El signo más importante de la modernidad, del cambio del antiguo régimen al sistema democrático, es que la familia deja de ser la primera unidad social y pasa a serlo el individuo. La unidad de decisión electoral es la persona y, sobre todo, la persona individual es la protagonista de la vida jurídica, de los contratos, de los acuerdos. Ello es perfectamente compatible con que en el mundo capitalista la unidad principal de influencia sea la empresa, e incluso que estemos dominados por los oligopolios pero hasta éstos han tenido que recabar de la legislación el reconocimiento de la ficción persona jurídica como fuente de imputabilidad.

Instituciones importantes como el matrimonio incluyen su condición contractual, su subordinación a la voluntad individual, al prever su disolución, algo que también negaba el antiguo régimen y que sigue negando ese invento eclesiástico, el matrimonio canónico, al imponer que la institución está por encima de las personas. Esto no quiere decir que la familia no tenga importancia o reconocimiento social pero, de un tiempo a esta parte, se están creando instancias y levantando voces en defensa de la familia con la excusa de que la institución está amenazada de muerte por las nuevas costumbres, por las nuevas políticas, algo que no tiene el menor fundamento sociológico.

Nunca como hasta ahora ha habido lazos más fuertes entre generaciones, los padres protegen a sus hijos de las carencias en materia de vivienda y empleo teniéndolos en casa hasta cada vez más mayores, los abuelos hacen de canguros de sus nietos ante la doble militancia laboral de la pareja y los hijos, y sobre todo las hijas, cuidan de sus padres ancianos con notorio sacrificio personal. En suma, la familia es la principal defensa de las personas contra las durezas de un sistema económico cuyos líderes se llenan la boca elogiando a la institución pero no toman medidas suficientes para proteger la natalidad, la maternidad y la ancianidad. De hecho, el sistema utiliza a la familia como alternativa barata a su inacción política y sus dudosas prioridades fiscales.

En realidad, cuando los partidos o movimientos conservadores, y en especial la Iglesia Católica, hablan de defender a la familia, lo que de verdad piden es la vuelta al patriarcado, es decir, a un modelo de familia en el que el padre tomaba las decisiones en nombre de todos y sin contar con ellos y era el participe en su nombre de una red orgánica de poder sustituida por la democracia tras la Revolución Francesa. Solo en los ámbitos mafiosos persiste el dominio eminente del padrone en base unas estructuras de lealtad incondicional que reproducen el modelo predemocrático. En los últimos tiempos asistimos a una politización de la familia, tratando de utilizar esas nostalgias para frenar los progresos de la libertad individual y los derechos humanos en la profundización de la democracia.
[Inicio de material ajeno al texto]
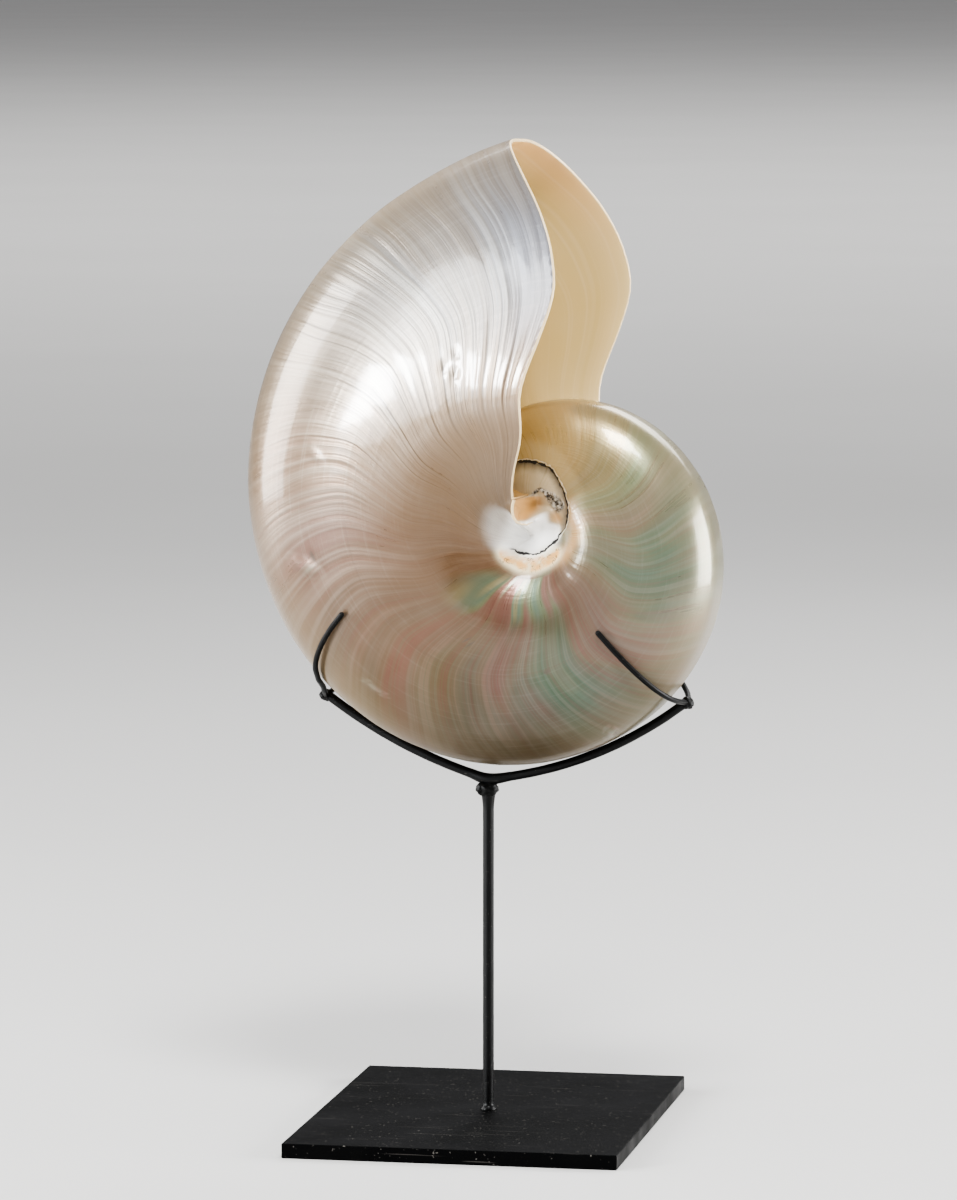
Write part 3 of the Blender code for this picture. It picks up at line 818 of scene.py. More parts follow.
def stand_piece(name, parts, look):
    """One piece from several closed meshes."""
    points, faces = [], []
    for part_points, part_faces in parts:
        base = len(points)
        points.extend(tuple(p) for p in part_points)
        faces.extend(tuple(base + k for k in face) for face in part_faces)
    mesh = bpy.data.meshes.new(name)
    mesh.from_pydata(points, [], faces)
    mesh.materials.append(look)
    return finish_piece(name, mesh, MERGE_DISTANCE)


def make_stand(place, look):
    """Post, keel and clasp wires, with their welds."""
    foot = PLATE_THICKNESS
    height = np.linspace(foot + POST_RADIUS * 0.2, POST_TOP - 1.5 * MM, 150)
    route = np.stack([0.0 * height, 0.0 * height, height], axis=1)
    swell = 0.9 * MM * ease(-height, -(foot + 1.3 * MM), -foot)
    swell += 0.5 * MM * ease(height, POST_TOP - 6 * MM, POST_TOP)
    post = rod_mesh(route, POST_RADIUS, 28, swell, 0.012, 1.0)
    joint = weld_mesh((-0.2 * MM, 0.0, POST_TOP - 0.3 * MM), (2.9 * MM, 2.5 * MM, 2.3 * MM), 0.22, 2.3)
    drip = weld_mesh((-1.9 * MM, -0.8 * MM, POST_TOP - 0.1 * MM), (1.4 * MM, 1.3 * MM, 1.5 * MM), 0.25, 5.1)
    pieces = {"post": stand_piece("post_rod", [post, joint, drip], look)}

    keel = fine_route(keel_route(place), 0.7 * MM)
    gap = np.linalg.norm(keel - np.array((0.0, 0.0, KEEL_BOTTOM)), axis=1)
    parts = [rod_mesh(keel, KEEL_RADIUS, 20, 0.35 * MM * bump(gap, 0.0, 4.0 * MM), 0.02, 4.0)]
    for wire, seed in ((LEFT_WIRE, 1.7), (RIGHT_WIRE, 6.2)):
        crossing = wire_route(wire, place)[WIRE_STEPS]
        parts.append(weld_mesh(crossing, (1.75 * MM, 1.7 * MM, 1.65 * MM), 0.26, seed))
    pieces["cradle_keel"] = stand_piece("keel_rod", parts, look)

    for node, wire, seed in (("left_clasp_wire", LEFT_WIRE, 8.0), ("right_clasp_wire", RIGHT_WIRE, 12.0)):
        route = fine_route(wire_route(wire, place), 0.6 * MM)
        rod = rod_mesh(route, WIRE_RADIUS, 16, np.zeros(len(route)), 0.03, seed)
        pieces[node] = stand_piece(node + "_bent", [rod], look)
    return pieces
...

Su primer capítulo nació en Brasil donde un abogado de la extrema derecha católica, Plinio Correa de Oliveira, y un sacerdote jesuita, Walter Marieux, director del secretariado internacional de las Congregaciones Marianas, fundaron el movimiento Tradición, familia y propiedad en 1960. El movimiento se extendió a Argentina y otros países latinos y en 1990 estaba presente en 22 países, siendo su principal órgano de difusión la revista Catolicismo. El movimiento trata de implantar un modelo de democracia orgánica, con un jefe militar a ser posible. La versión chilena „Patria, familia, propiedad„ prosperó mucho bajo Pinochet y entre sus miembros destacó el fundador de la colonia Dignidad, tristemente famosa por la violación de derechos humanos que ocurría en su interior y cuyo fundador está hoy procesado. La doctrina profamilia se incorporó a los programas electorales del presidente Bush en su afán de reclutar el voto del neoconservadurismo cristiano y se ha convertido en el epicentro del propósito de la Iglesia Católica por rescatar la confesionalidad del Estado. Esa estrategia pro familia fracasó cuando Bush apoyó el intento de los padres de Terry Schiavo para que no le retiraran la alimentación artificial, llegando incluso convocar un reunión especial del Congreso para, finalmente, ver derrotada su propuesta por la justicia. Y hay otras reacciones. La Asociación Americana de Jubilados, enfadada por esa política, ha prometido su apoyo a los candidatos demócratas en las próximas elecciones.

En nuestro país crecen los foros y movimientos en torno a este asunto con una manifestación cívico religiosa anual, pero no tanto para promover políticas de apoyo económico a la familia cuanto para rescatar supuestamente los valores familiares de su subversión contemporánea. Al final, los movimientos pro familia ven como su principal cometido apear a los partidos progresistas del poder político como lleva intentado la Iglesia Católica desde que fundó la democracia cristiana en Italia.